Neo-Assyrian, reign of Sargon II, 722-705 BC · relief · Levant / Mesopotamia

Transport of Cedar (Khorsabad Relief)

Phoenician boats towing Lebanon cedar logs by sea

Transport of Cedar (Khorsabad Relief)
Wikimedia Commons (public domain) · source

This carved gypsum wall panel, dated to the reign of Sargon II (722–705 BC), was recovered from the royal palace at Dur-Sharrukin (modern Khorsabad) in northern Iraq, excavated chiefly by Paul-Émile Botta in the 1840s. The relief depicts a fleet of galleys with distinctive high, horse-headed prows — a vessel type associated with Phoenician seafarers — towing or transporting massive felled cedar logs through a sea rendered in careful detail, populated with fish, crabs, and other marine life. The scene almost certainly commemorates the importation of Lebanese timber for Sargon II's ambitious building program at his new capital, a practice well attested in Assyrian royal annals. The ships' design and the cargo align with what is known of Levantine maritime commerce during the Iron Age IIB–IIC period.
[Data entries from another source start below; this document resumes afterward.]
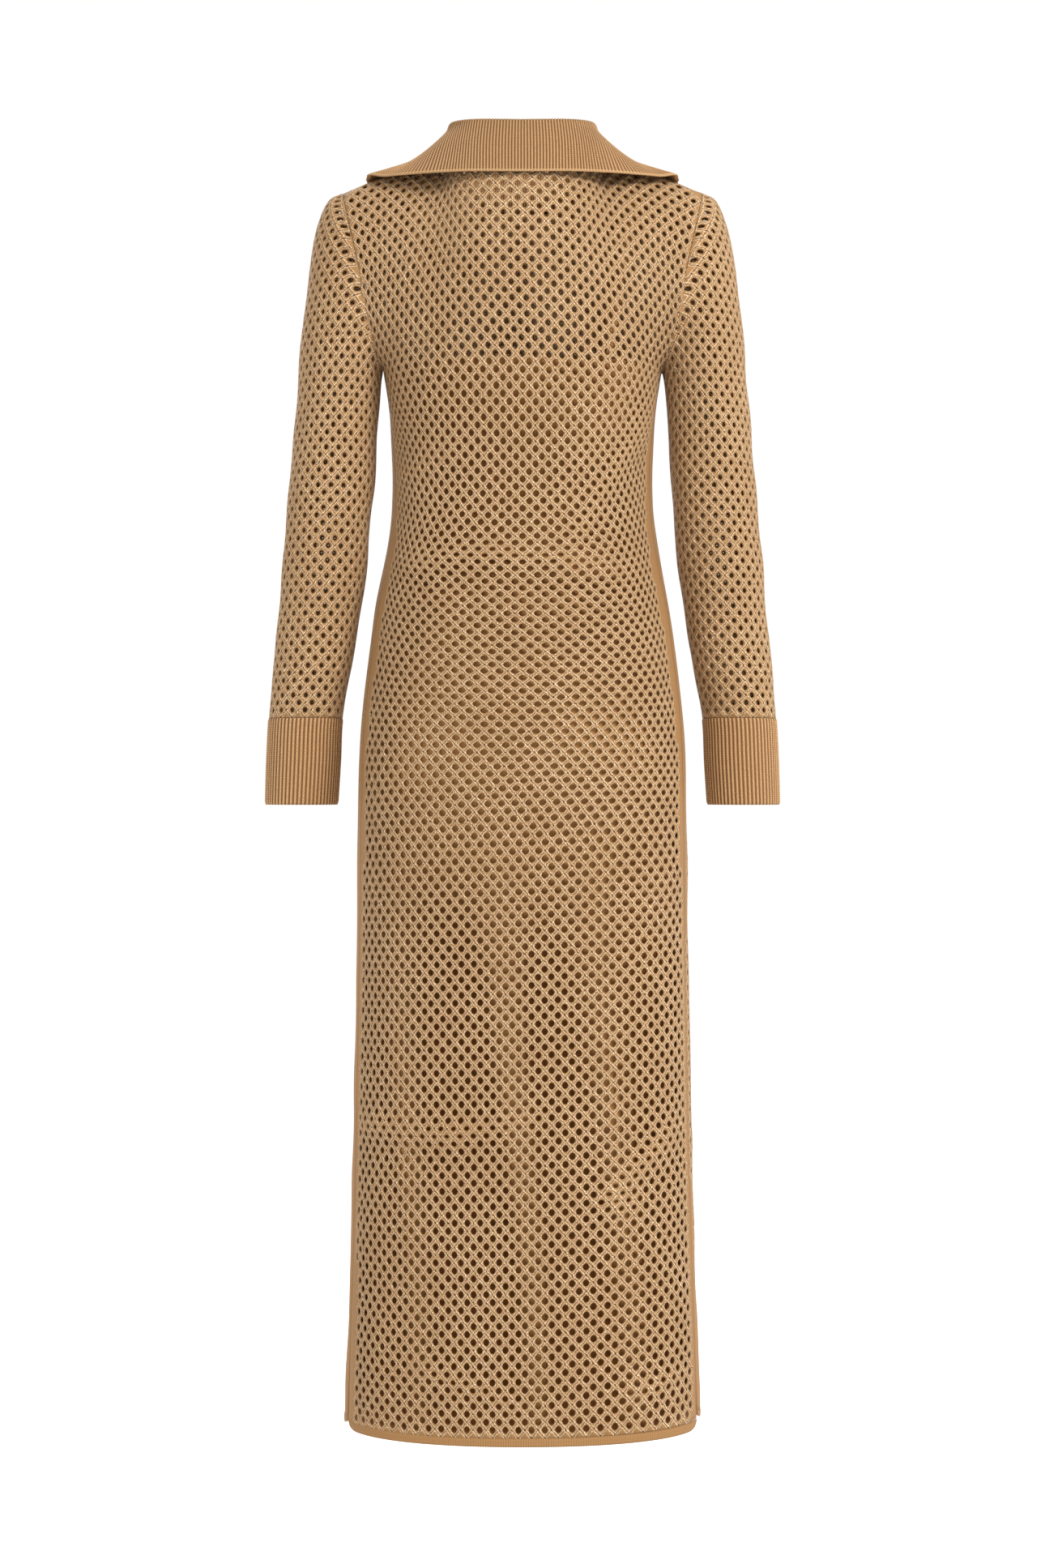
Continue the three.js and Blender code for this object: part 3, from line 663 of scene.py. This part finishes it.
# Body panels: open knit between plain borders that run along the side seams
panel = {
    "columns": 60, "rows": 174,
    "rowHeights": makeTable(
        ("row", "height"),
        (0, -1291.14), (40, -974), (70, -740), (79, -667), (86, -616), (93, -568), (100, -522), (115, -425),
        (122, -378), (131, -312), (137, -266), (151, -155), (166, -36), (174, 24)),
    "flow": makeTable(
        ("height", "stretch", "lean", "sag", "tilt"),
        (-1310, -0.175, 0.045, 0, 0), (-1230, -0.175, 0.045, 0, -5), (-989, -0.145, 0.045, 0, -7),
        (-699, -0.125, 0.045, 0, -7), (-650, -0.065, 0.03, -2, -5), (-602, -0.005, 0.01, 4, 0),
        (-554, 0.076, 0, 12, 0), (-505, 0.12, 0, 22, 0), (-457, 0.17, 0, 25, 0), (-409, 0.22, 0, 28, -2),
        (-360, 0.18, 0, 29, -2), (-312, 0.12, 0, 22, 0), (-264, 0, 0, 6, 2), (-223, -0.11, 0, -3, 4),
        (-175, -0.115, 0.01, -15, 6), (-127, -0.1, 0.02, -20, 7), (-79, -0.135, 0.02, -23, 8),
        (40, -0.15, 0.02, -24, 8)),
    "borders": makeTable(
        ("height", "backLeft", "backRight", "frontLeft", "frontRight"),
        (-1310, 15, 12, 36, 40), (-1200, 13, 11, 36, 30), (-1100, 8, 10, 36, 12), (-1000, 5, 9.5, 36, 4),
        (-900, 4, 9.5, 36, 3), (-800, 6, 10, 36, 6), (-650, 12, 13, 36, 16), (-500, 15, 16, 36, 24),
        (-415, 15, 16, 36, 30), (-345, 3, 8, 36, 24), (-290, 2, 9, 30, 20), (-212, 4, 8, 20, 16)),
    "hemReach": 260, "topMargin": 6, "topGap": 0.01, "armholeMargin": 1, "armholePitch": 6.4, "holeRoom": 3.2,
    "frontHoles": makeTable(
        ("height", "share"), (-1310, 0.86), (-340, 0.86), (-250, 0.5), (-205, 0.12), (20, 0.12)),
    "holeWide": makeTable(("height", "size"), (-1310, 0.46), (-900, 0.46), (-620, 0.54), (-480, 0.5),
                          (-330, 0.44), (-200, 0.41), (-100, 0.37), (20, 0.35)),
    "holeTall": makeTable(("height", "size"), (-1310, 0.45), (-900, 0.45), (-620, 0.4), (-480, 0.42),
                          (-330, 0.46), (-200, 0.44), (-100, 0.39), (20, 0.36)),
    "jitter": 0.05, "jitterSize": 0.7, "mostDrawn": 0.5, "drawnWide": 0.4,
}


def makePanel(name, node, facing):
    half, face = panel["columns"] / 2, faceName(facing)

    def flow(key, height):
        return readTable(panel["flow"], key, height)

    def acrossOf(column, height):
        across = min(max(column / half - 1, -1), 1)
        return across + (flow("stretch", height) * across + flow("lean", height)) * (1 - across ** 2)

    def heightOf(column, row):
        height, across = readTable(panel["rowHeights"], "height", row), column / half - 1
        lowShare = 1 - smoothStep(height, body["hem"], body["hem"] + panel["hemReach"])
        return (height + lowShare * (hemAt(facing, across) - body["hem"])
                + flow("sag", height) * across ** 2 + flow("tilt", height) * across)

    def sideRoom(height, across):
        if height > armhole["low"].z:
            return (1 - abs(across)) * half * panel["armholePitch"] - panel["armholeMargin"]
        seam = sideTurn(facing, height)
        turn = abs(across) * seam
        wide, deep = [readTable(body["sections"], key, height) for key in ("halfWidth", face)]
        rate = math.hypot(wide * math.cos(turn), deep * math.sin(turn))
        border = readTable(panel["borders"], face + ("Left" if across > 0 else "Right"), height)
        return (seam - turn) * rate - border

    def keepCell(column, row):
        height = heightOf(column, row - 0.5)
        return height < topPoint(facing, acrossOf(column, height)).z

    def isHole(column, row):
        height = heightOf(column, row)
        across = acrossOf(column, height)
        belowTop = height + panel["topMargin"] < topPoint(facing, across).z
        return belowTop and sideRoom(height, across) > panel["holeRoom"]

    def holeRadius(column, row):
        height = heightOf(column, row)
        place = Vector((column * panel["jitterSize"], row * panel["jitterSize"], facing * 5))
        share = 1 + panel["jitter"] * noise.noise(place)
        if facing < 0:
            share *= readTable(panel["frontHoles"], "share", height)
        point = sectionPoint(height, turnAcross(facing, acrossOf(column, height), height))
        drawnIn = min(creaseSum(facing, "gather", point.x, height), panel["mostDrawn"])
        return (readTable(panel["holeWide"], "size", height) * share * (1 - drawnIn * panel["drawnWide"]),
                readTable(panel["holeTall"], "size", height) * share * (1 - drawnIn))

    def placeOf(column, row):
        height = heightOf(column, row)
        across = acrossOf(column, height)
        return panelPoint(facing, across, min(height, topPoint(facing, across).z - panel["topGap"]))

    def isPlain(centre):
        column, row = math.floor(centre.x), math.floor(centre.y)
        return not any((column + across, row + up) in holes for across in (0, 1) for up in (0, 1))

    def outwardOf(point):
        return Vector((point.x, point.y + facing * 30, 0))

    bm, holes = latticeMesh(panel["columns"], panel["rows"], keepCell, isHole, holeRadius)
    piece = finishCloth(
        name, bm, placeOf, outwardOf, net["wall"], [netKnit, plainKnit], isPlain, tiny=net["tiny"])
    declare(piece, node)


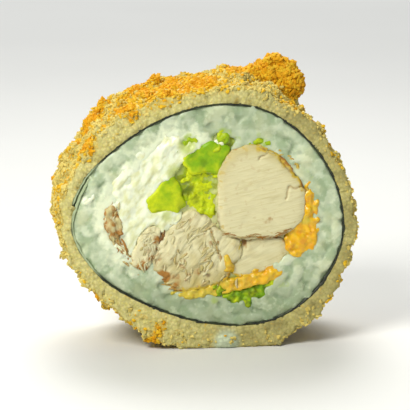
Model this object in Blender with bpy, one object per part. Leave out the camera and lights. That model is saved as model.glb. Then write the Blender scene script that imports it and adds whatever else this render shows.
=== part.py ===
"""One slice of a thick fried sushi roll, standing on its rounded edge.

The cut faces look along -Y and +Y, X runs across the slice and Z is up.
The origin is under the middle of the slice, in the flat spot that it rests on.
Sections are drawn in millimetres about the middle of the nori ring, as (x, z).
"""

import math
import random

import bmesh
import bpy
import numpy as np
from mathutils import Matrix, Vector, noise

MM = 0.001

# Driving sizes, in millimetres
THICKNESS = 25.0          # one eighth of a 200 mm roll
REST_LEVEL = -27.6        # the flat spot, below the middle of the nori ring
GAP = 0.35                # kept between neighbouring pieces
NORI_THICKNESS = 0.5
LAP_STEP = 0.85           # how far the inner end of the nori sheet sits below the outer one
LAP_START = math.radians(160)
LAP_TURN = math.radians(13)
RISE_TURN = math.radians(12)
FILLING_TWIST = math.radians(5)
FILLING_SHIFT = (0.7, -0.4)
CRUMB_COUNT = 64
GRAINS_PER_FACE = 17
GRAIN_HALF = (2.7, 1.15)  # half length and half width of a cooked grain
GRAIN_SUNK = 0.6          # how far a grain's axis lies below the cut face
RANDOM_SEED = 7

FRONT = -THICKNESS / 2
BACK = THICKNESS / 2
HUB = (0.0, -0.5)         # every ring is a radius about this point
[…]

The relief intersects meaningfully with several biblical passages without serving as direct corroboration of any single episode. 1 Kings 5:6–10 describes Hiram of Tyre supplying Solomon with cedar floated by sea, and 2 Chronicles 2:16 specifies the Jaffa coastline as a landing point. Ezra 3:7 records a later generation again contracting Sidonian and Tyrian workers to ship cedar from Lebanon for the reconstruction of the Jerusalem Temple. The Khorsabad relief does not depict these Israelite or Judahite transactions specifically, but it demonstrates that the maritime cedar trade along the Levantine coast was a real, organized, and visually documented phenomenon in precisely this region and era. It corroborates the plausibility of the logistical arrangements the biblical texts describe, within the broader context of ancient Near Eastern timber commerce. Sources: Louvre Museum (AO 19889 and related panels); A. Caubet & G. Fontan, 'La mer des Phéniciens' (1994); P.-É. Botta & E. Flandin, 'Monument de Ninive' (1849); R. D. Barnett & A. Lorenzini, 'Assyrian Sculpture in the British Museum' (1975).

Why this matters

The Khorsabad cedar-transport relief is among the clearest visual attestations of organized Phoenician maritime timber commerce in the Iron Age, lending material and iconographic context to the biblical accounts of cedar being shipped by sea from Lebanon for both the Solomonic and Second Temples.